López Obrador, an admirer of Fidel Castro, delivered the most vocal condemnation of ostracizing dictatorships in a press conference on Monday dedicated largely to expressing disgust with Cuban-Americans as an ethnic group. The president announced that he would not attend the Los Angeles summit because Cuban-Americans — who he blamed in their entirety for his absence — were “acting with hate” and dominating American politics at the expense of the repressive Castro regime.
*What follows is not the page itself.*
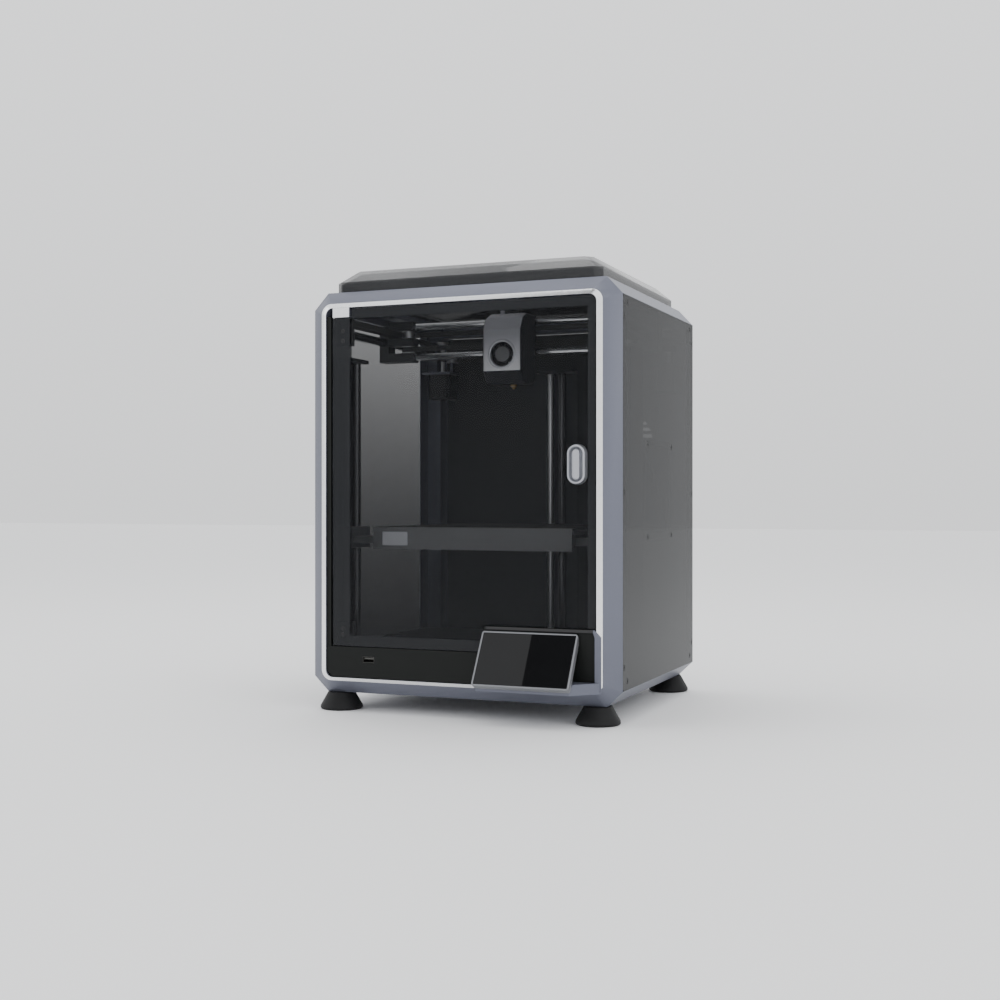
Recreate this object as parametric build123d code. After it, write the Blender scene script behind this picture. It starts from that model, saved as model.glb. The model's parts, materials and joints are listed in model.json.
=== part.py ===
from build123d import *
import math
import os

# Enclosed filament printer with a die-cast frame, a hinged glass door, a lift-off lid and a
# two-belt gantry. Millimetres; origin on the floor under the middle of the overall box;
# +X to the machine's right, +Y to its back, +Z up.

# ---------------------------------------------------------------- driving dimensions
WIDTH = 355.0               # across the side panels
OVERALL_DEPTH = 355.0       # from the screen's lower lip to the back sheet
HEIGHT = 482.0              # floor to the top of the lid
SCREEN_REACH = 33.0         # how far the screen stands out in front of the frame
FOOT_HEIGHT = 19.0
CASTING_TOP = 457.0         # top plane of the castings, which the lid stands on
EDGE = 17.0                 # chamfer along the long edges
FRONT_BEVEL = 16.6          # depth of the front casting's slope
BACK_BEVEL = 21.5           # depth of the rear casting's slope
BRIGHT_WIDTH = 6.0          # machined band round the door opening
BRIGHT_DEPTH = 2.0
OPENING_HALF = 154.7        # half width of the front and rear openings
OPENING_LOW = 36.8
OPENING_HIGH = 437.9
OPENING_RADIUS = 8.0
PANEL = 3.0                 # side panel thickness
FLANGE = 1.3                # sheet flanges that the side panels screw to
FLANGE_WIDTH = 20.0
FIT = 0.05                  # radial clearance of what turns or slides
GAP = 0.5                   # open gap between pieces that only lie side by side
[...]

“I have a very good relationship with President Biden, he is a good man,” López Obrador said. “In this case, I feel that there are a lot of pressures on the part of the Republicans and, above all, from some leaders of the Republican Party and also in the Democrat Party that have to do with the Cuban community in Florida and in the United States, who have a lot of influence.”

“From my point of view [they] are acting with hate,” López Obrador said of the entire ethnic group, later accusing Cuban-Americans of committing “genocide” against Cubans and complaining that Cuban-Americans have outsized political influence in the United States.

“Our Cuban brothers in Florida, in the United States, how many are there – 4 million? How many Mexicans are in the United States? 40 million! But they have a great influence and they are untouchable,” the Mexican president complained.

In response to global disgust with widespread human rights violations in Cuba, including the imprisoning of children for their political beliefs and door-to-door police raids against suspected protesters, López Obrador asked, “so what?”